Diplomasi tarihine not düşelim: Söz konusu 4 ülke, Avrupa Birliği ile imzalanan Ortak Bildiri’ye taraf oldu. Ve o bildiride Güney Kıbrıs Rum Yönetimi, yani Türkiye’nin tanımadığı bir yapı, “Kıbrıs Cumhuriyeti” olarak tanındı. Dahası, KKTC’nin “işgal altında” olduğu izlenimi veren bir metnin altına imza atıldı. Bu sadece diplomatik bir gaf değil. Bu, Türkiye’nin dış politikasında yerle bir olan bir güven ilişkisidir. Gerçek şu: Bizim “kardeş” dediğimiz ülkeler, Rum tezinin yanında konum aldı. KKTC’yi değil, AB’yi tercih etti. Ve belki de daha sarsıcı olanı: Türkiye hâlâ sessiz. Ne bir resmi açıklama ne bir uyarı ne de siyasi bir refleks gösterildi.
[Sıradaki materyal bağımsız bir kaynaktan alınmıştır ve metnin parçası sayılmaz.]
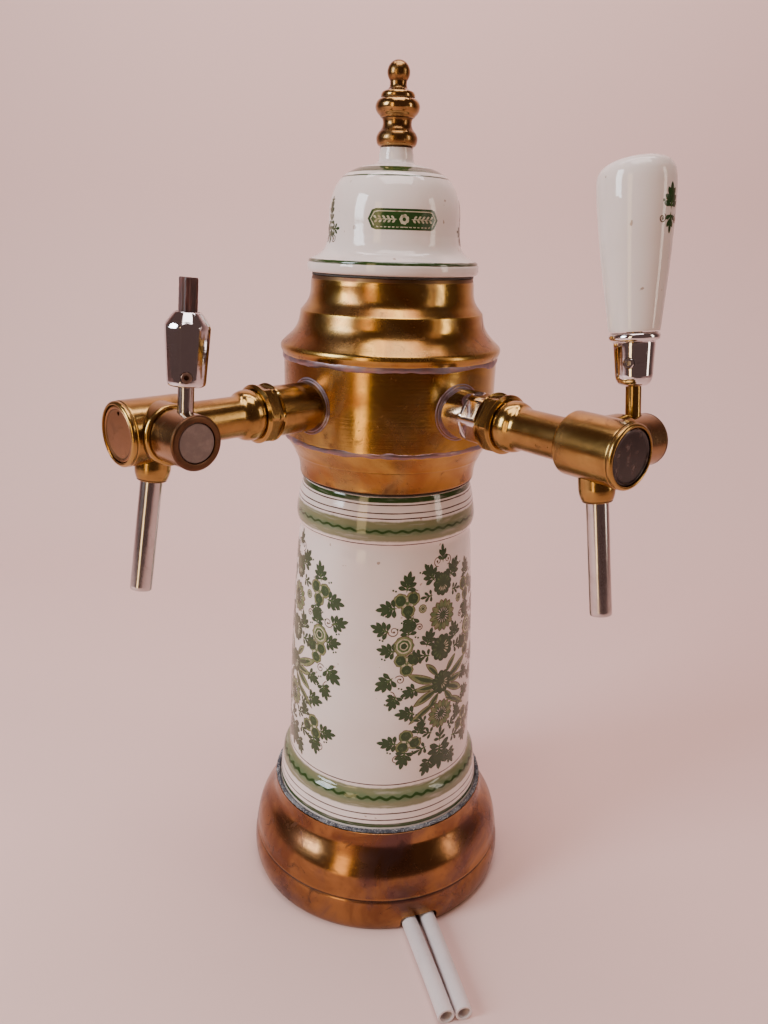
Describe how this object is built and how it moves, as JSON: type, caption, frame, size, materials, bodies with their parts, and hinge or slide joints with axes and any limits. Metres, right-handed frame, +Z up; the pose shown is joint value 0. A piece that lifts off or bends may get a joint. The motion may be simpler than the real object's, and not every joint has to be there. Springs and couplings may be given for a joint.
{
  "type": "beer tap tower",
  "caption": "Free-standing beer tap tower: painted ceramic column on a spun brass foot, brass head with side-mounted lever taps, ceramic dome and turned finial.",
  "frame": {"origin": "centre of the base plate's underside, on the counter", "axes": "+Z up along the tower's axis; -Y is the front; the arms stand 41.5 degrees either side of the front"},
  "size_m": [0.3274, 0.2905, 0.6205],
  "materials": {
    "brass": "aged, softly polished",
    "base_brass": "aged, reddish brown patina",
    "glaze": "glossy glazed ceramic with painted bands and flowers",
    "chrome": "polished",
    "steel": "satin stainless",
    "zinc_steel": "zinc plated",
    "rusty_steel": "browned",
    "putty": "rough dried putty",
    "rubber": "matte",
    "black_plastic": "semi-gloss black",
    "plug_plastic": "matte grey-brown",
    "stub_wood": "dark red-brown, broken end",
    "hose_plastic": "milky translucent beer line"
  },
  "bodies": {
    "tower": {"base_plate": "zinc_steel", "base_shell": "base_brass", "base_gasket": "putty", "ceramic_column": "glaze", "collar_gasket": "rubber", "lower_collar": "brass", "manifold_drum": "brass", "upper_collar": "brass", "cap_gasket": "rubber", "dome_cap": "glaze", "finial": "brass", "tie_rod": "zinc_steel", "clamp_plate": "zinc_steel", "tie_washer": "zinc_steel", "tie_nut": "zinc_steel", "left_shank": "brass", "left_shank_locknut": "brass", "left_tail_elbow": "steel", "left_coupling_nut": "brass", "left_coupling_seal": "rubber", "left_tap_body": "brass", "left_end_cap_seal": "rubber", "left_end_cap": "brass", "left_spout_socket": "brass", "left_spout_tube": "steel", "left_riser_hose": "hose_plastic", "left_hose_tail": "hose_plastic", "right_shank": "chrome", "right_shank_locknut": "brass", "right_tail_elbow": "steel", "right_coupling_nut": "brass", "right_coupling_seal": "rubber", "right_tap_body": "brass", "right_end_cap_seal": "rubber", "right_end_cap": "black_plastic", "right_spout_socket": "brass", "right_spout_tube": "steel", "right_riser_hose": "hose_plastic", "right_hose_tail": "hose_plastic"},
    "left_lever": {"left_spindle": "steel", "left_lever_drum": "brass", "left_drum_plug": "plug_plastic", "left_lever_stem": "steel", "left_set_screw": "rusty_steel", "left_ferrule": "chrome", "left_handle_stub": "stub_wood"},
    "left_piston": {"left_piston": "steel", "left_piston_seal": "rubber"},
    "right_lever": {"right_spindle": "steel", "right_lever_drum": "brass", "right_drum_plug": "plug_plastic", "right_lever_stem": "brass", "right_set_screw": "chrome", "right_ferrule": "chrome", "right_handle_ring": "chrome", "right_handle": "glaze"},
    "right_piston": {"right_piston": "steel", "right_piston_seal": "rubber"}
  },
  "joints": [
    {"name": "left_lever_pull", "type": "hinge", "parent": "tower", "child": "left_lever", "pos_m": [-0.10288, -0.16534, 0.4], "axis": [0.749, -0.6626, 0], "range_deg": [0, 60]},
    {"name": "left_piston_slide", "type": "slide", "parent": "tower", "child": "left_piston", "axis": [-0.6626, -0.749, 0], "range_m": [0, 0.004]},
    {"name": "right_lever_pull", "type": "hinge", "parent": "tower", "child": "right_lever", "pos_m": [0.15156, -0.12226, 0.4], "axis": [0.749, 0.6626, 0], "range_deg": [0, 60]},
    {"name": "right_piston_slide", "type": "slide", "parent": "tower", "child": "right_piston", "axis": [0.6626, -0.749, 0], "range_m": [0, 0.004]}
  ],
  "couplings": [
    {"joint": "left_piston_slide", "follows": "left_lever_pull", "m_per_rad": 0.00382},
    {"joint": "right_piston_slide", "follows": "right_lever_pull", "m_per_rad": 0.00382}
  ]
}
Kimileri “yanlış anlaşıldı”, “çeviri hatasıdır”, “Batı baskısı var” gibi gerekçelerle durumu hafifletmeye çalışıyor. Oysa bu kadar organize ve üst düzey bir tutum, teknik bir detay ya da aceleye gelmiş bir imza ile açıklanamaz. Bu bir pozisyon alışıdır. Ve bu pozisyonun, Türk kamuoyuna karşı ciddi bir açıklamaya ihtiyacı var. “Kıbrıs davası” söz konusu olduğunda mangalda kül bırakmayanlar şimdi suskun. Dış politikadaki bu “sessizlik diplomasisi”, atılan imzaların yarattığı hasarı telafi etmek bir yana, derinleştiriyor. Kardeşlik bu kadar pamuk ipliğine bağlıysa, sormak gerekiyor: Biz bu ilişkileri gerçekten nasıl bir zemine inşa ettik?